■ MATERIALS PROVIDED:
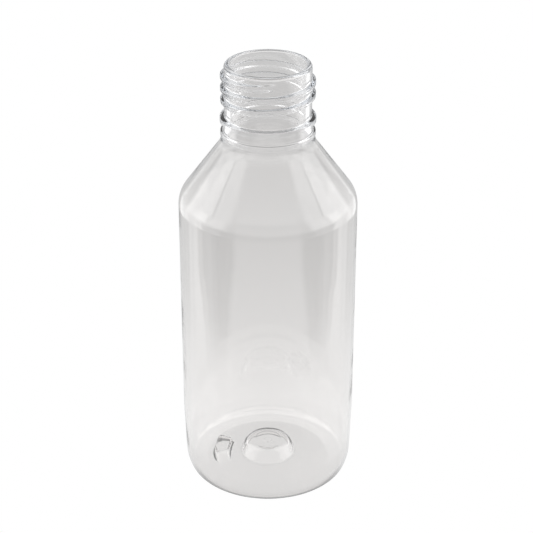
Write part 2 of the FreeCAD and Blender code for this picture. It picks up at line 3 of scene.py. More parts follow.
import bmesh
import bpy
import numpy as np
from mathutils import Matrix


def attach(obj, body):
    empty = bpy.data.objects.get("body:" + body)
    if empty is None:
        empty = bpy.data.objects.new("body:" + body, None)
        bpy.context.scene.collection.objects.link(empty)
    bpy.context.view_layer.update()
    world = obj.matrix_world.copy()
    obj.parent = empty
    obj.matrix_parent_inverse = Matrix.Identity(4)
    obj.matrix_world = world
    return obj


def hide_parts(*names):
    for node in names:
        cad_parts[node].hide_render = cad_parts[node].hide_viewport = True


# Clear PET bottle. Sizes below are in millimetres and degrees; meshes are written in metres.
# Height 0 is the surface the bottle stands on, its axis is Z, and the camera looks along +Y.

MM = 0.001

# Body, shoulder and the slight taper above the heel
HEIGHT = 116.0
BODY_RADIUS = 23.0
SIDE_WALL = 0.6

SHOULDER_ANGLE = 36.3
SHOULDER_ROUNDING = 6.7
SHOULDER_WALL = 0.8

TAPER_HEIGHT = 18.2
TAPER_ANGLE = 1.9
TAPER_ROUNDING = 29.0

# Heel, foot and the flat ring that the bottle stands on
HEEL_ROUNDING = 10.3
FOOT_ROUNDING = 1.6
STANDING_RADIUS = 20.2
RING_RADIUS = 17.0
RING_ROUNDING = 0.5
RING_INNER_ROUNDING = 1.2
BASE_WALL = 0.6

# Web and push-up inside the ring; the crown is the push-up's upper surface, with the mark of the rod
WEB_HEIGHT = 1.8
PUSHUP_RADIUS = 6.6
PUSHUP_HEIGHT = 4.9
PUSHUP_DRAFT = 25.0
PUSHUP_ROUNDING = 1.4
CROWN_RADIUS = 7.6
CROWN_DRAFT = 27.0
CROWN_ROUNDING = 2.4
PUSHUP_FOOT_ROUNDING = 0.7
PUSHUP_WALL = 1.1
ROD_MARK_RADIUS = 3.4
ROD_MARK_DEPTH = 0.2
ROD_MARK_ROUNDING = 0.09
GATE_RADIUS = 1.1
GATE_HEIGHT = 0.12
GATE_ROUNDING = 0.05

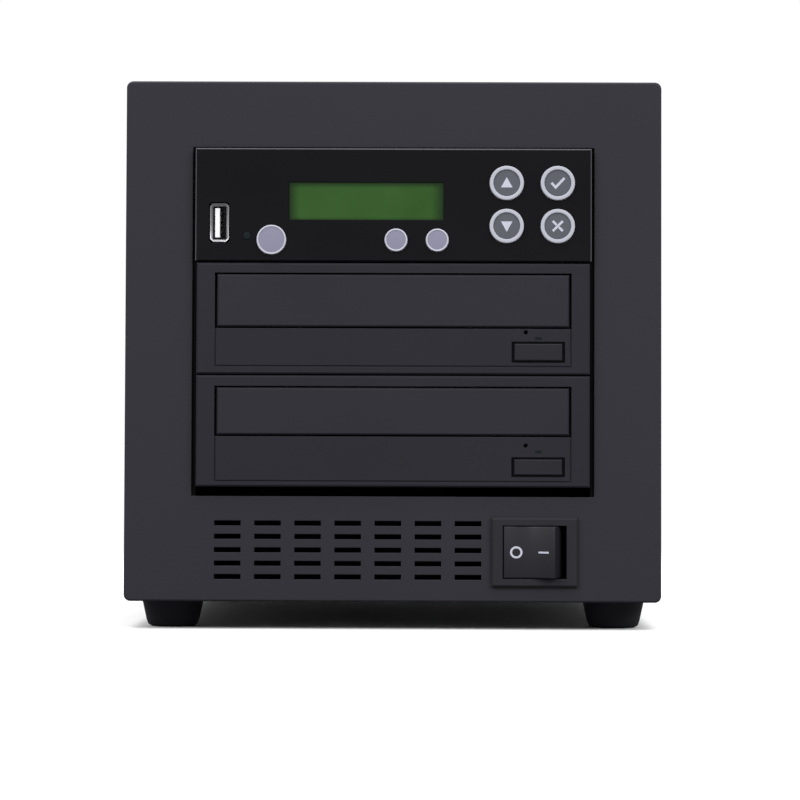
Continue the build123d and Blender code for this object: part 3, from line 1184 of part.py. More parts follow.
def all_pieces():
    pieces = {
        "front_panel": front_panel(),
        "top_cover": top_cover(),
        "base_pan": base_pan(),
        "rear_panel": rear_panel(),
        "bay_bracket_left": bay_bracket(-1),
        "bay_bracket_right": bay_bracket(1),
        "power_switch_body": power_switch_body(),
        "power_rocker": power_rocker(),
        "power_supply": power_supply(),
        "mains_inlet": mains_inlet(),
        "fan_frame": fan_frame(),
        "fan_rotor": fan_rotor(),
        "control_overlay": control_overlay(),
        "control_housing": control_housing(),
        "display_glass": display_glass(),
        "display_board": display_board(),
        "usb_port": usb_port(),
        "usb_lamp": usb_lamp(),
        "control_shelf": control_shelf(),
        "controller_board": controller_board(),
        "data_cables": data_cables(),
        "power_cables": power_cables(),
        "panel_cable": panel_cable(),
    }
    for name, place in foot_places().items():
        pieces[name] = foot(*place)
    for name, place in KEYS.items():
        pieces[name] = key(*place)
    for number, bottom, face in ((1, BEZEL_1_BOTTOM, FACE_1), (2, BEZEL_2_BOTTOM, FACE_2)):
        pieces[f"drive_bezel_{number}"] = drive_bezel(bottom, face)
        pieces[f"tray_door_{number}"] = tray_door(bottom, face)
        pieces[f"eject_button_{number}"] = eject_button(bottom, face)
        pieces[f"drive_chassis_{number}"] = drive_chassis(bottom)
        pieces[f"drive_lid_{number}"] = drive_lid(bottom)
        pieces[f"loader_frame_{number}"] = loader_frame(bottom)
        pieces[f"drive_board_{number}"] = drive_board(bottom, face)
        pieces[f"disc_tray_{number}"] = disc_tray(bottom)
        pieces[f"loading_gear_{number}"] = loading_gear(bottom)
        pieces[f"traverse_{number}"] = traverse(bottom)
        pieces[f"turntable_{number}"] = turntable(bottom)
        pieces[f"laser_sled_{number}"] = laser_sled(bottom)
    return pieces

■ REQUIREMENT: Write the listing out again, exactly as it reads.

■ EXERCISE RESPONSE:
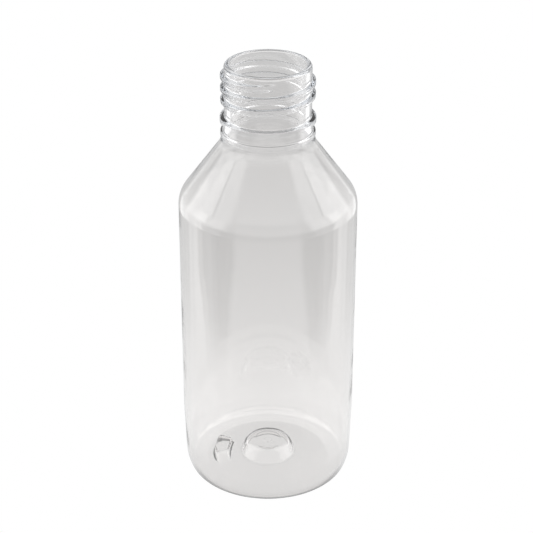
Write part 2 of the FreeCAD and Blender code for this picture. It picks up at line 3 of scene.py. More parts follow.
import bmesh
import bpy
import numpy as np
from mathutils import Matrix


def attach(obj, body):
    empty = bpy.data.objects.get("body:" + body)
    if empty is None:
        empty = bpy.data.objects.new("body:" + body, None)
        bpy.context.scene.collection.objects.link(empty)
    bpy.context.view_layer.update()
    world = obj.matrix_world.copy()
    obj.parent = empty
    obj.matrix_parent_inverse = Matrix.Identity(4)
    obj.matrix_world = world
    return obj


def hide_parts(*names):
    for node in names:
        cad_parts[node].hide_render = cad_parts[node].hide_viewport = True


# Clear PET bottle. Sizes below are in millimetres and degrees; meshes are written in metres.
# Height 0 is the surface the bottle stands on, its axis is Z, and the camera looks along +Y.

MM = 0.001

# Body, shoulder and the slight taper above the heel
HEIGHT = 116.0
BODY_RADIUS = 23.0
SIDE_WALL = 0.6

SHOULDER_ANGLE = 36.3
SHOULDER_ROUNDING = 6.7
SHOULDER_WALL = 0.8

TAPER_HEIGHT = 18.2
TAPER_ANGLE = 1.9
TAPER_ROUNDING = 29.0

# Heel, foot and the flat ring that the bottle stands on
HEEL_ROUNDING = 10.3
FOOT_ROUNDING = 1.6
STANDING_RADIUS = 20.2
RING_RADIUS = 17.0
RING_ROUNDING = 0.5
RING_INNER_ROUNDING = 1.2
BASE_WALL = 0.6

# Web and push-up inside the ring; the crown is the push-up's upper surface, with the mark of the rod
WEB_HEIGHT = 1.8
PUSHUP_RADIUS = 6.6
PUSHUP_HEIGHT = 4.9
PUSHUP_DRAFT = 25.0
PUSHUP_ROUNDING = 1.4
CROWN_RADIUS = 7.6
CROWN_DRAFT = 27.0
CROWN_ROUNDING = 2.4
PUSHUP_FOOT_ROUNDING = 0.7
PUSHUP_WALL = 1.1
ROD_MARK_RADIUS = 3.4
ROD_MARK_DEPTH = 0.2
ROD_MARK_ROUNDING = 0.09
GATE_RADIUS = 1.1
GATE_HEIGHT = 0.12
GATE_ROUNDING = 0.05

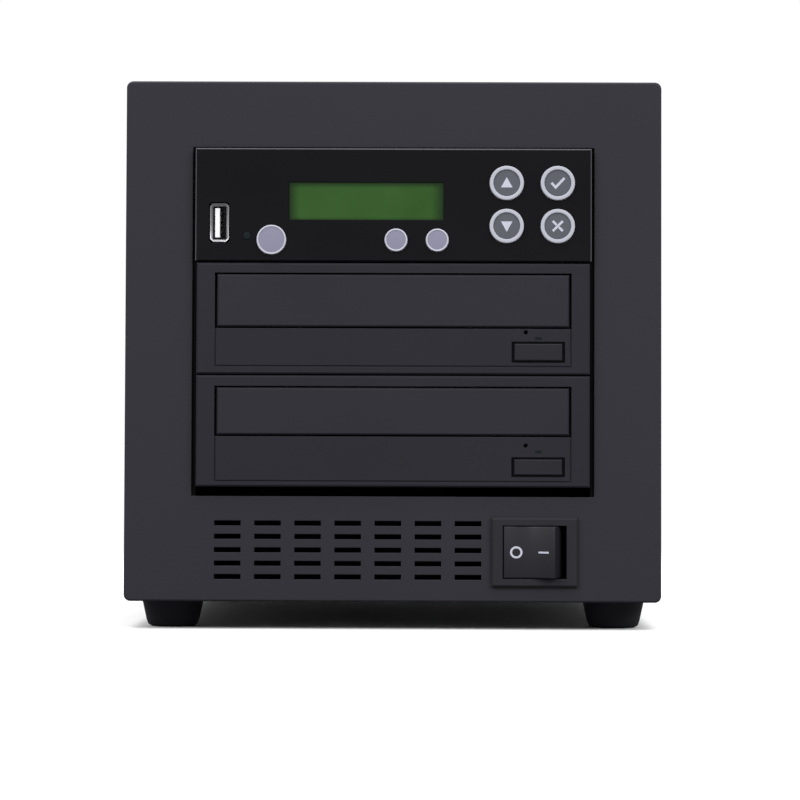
Continue the build123d and Blender code for this object: part 3, from line 1184 of part.py. More parts follow.
def all_pieces():
    pieces = {
        "front_panel": front_panel(),
        "top_cover": top_cover(),
        "base_pan": base_pan(),
        "rear_panel": rear_panel(),
        "bay_bracket_left": bay_bracket(-1),
        "bay_bracket_right": bay_bracket(1),
        "power_switch_body": power_switch_body(),
        "power_rocker": power_rocker(),
        "power_supply": power_supply(),
        "mains_inlet": mains_inlet(),
        "fan_frame": fan_frame(),
        "fan_rotor": fan_rotor(),
        "control_overlay": control_overlay(),
        "control_housing": control_housing(),
        "display_glass": display_glass(),
        "display_board": display_board(),
        "usb_port": usb_port(),
        "usb_lamp": usb_lamp(),
        "control_shelf": control_shelf(),
        "controller_board": controller_board(),
        "data_cables": data_cables(),
        "power_cables": power_cables(),
        "panel_cable": panel_cable(),
    }
    for name, place in foot_places().items():
        pieces[name] = foot(*place)
    for name, place in KEYS.items():
        pieces[name] = key(*place)
    for number, bottom, face in ((1, BEZEL_1_BOTTOM, FACE_1), (2, BEZEL_2_BOTTOM, FACE_2)):
        pieces[f"drive_bezel_{number}"] = drive_bezel(bottom, face)
        pieces[f"tray_door_{number}"] = tray_door(bottom, face)
        pieces[f"eject_button_{number}"] = eject_button(bottom, face)
        pieces[f"drive_chassis_{number}"] = drive_chassis(bottom)
        pieces[f"drive_lid_{number}"] = drive_lid(bottom)
        pieces[f"loader_frame_{number}"] = loader_frame(bottom)
        pieces[f"drive_board_{number}"] = drive_board(bottom, face)
        pieces[f"disc_tray_{number}"] = disc_tray(bottom)
        pieces[f"loading_gear_{number}"] = loading_gear(bottom)
        pieces[f"traverse_{number}"] = traverse(bottom)
        pieces[f"turntable_{number}"] = turntable(bottom)
        pieces[f"laser_sled_{number}"] = laser_sled(bottom)
    return pieces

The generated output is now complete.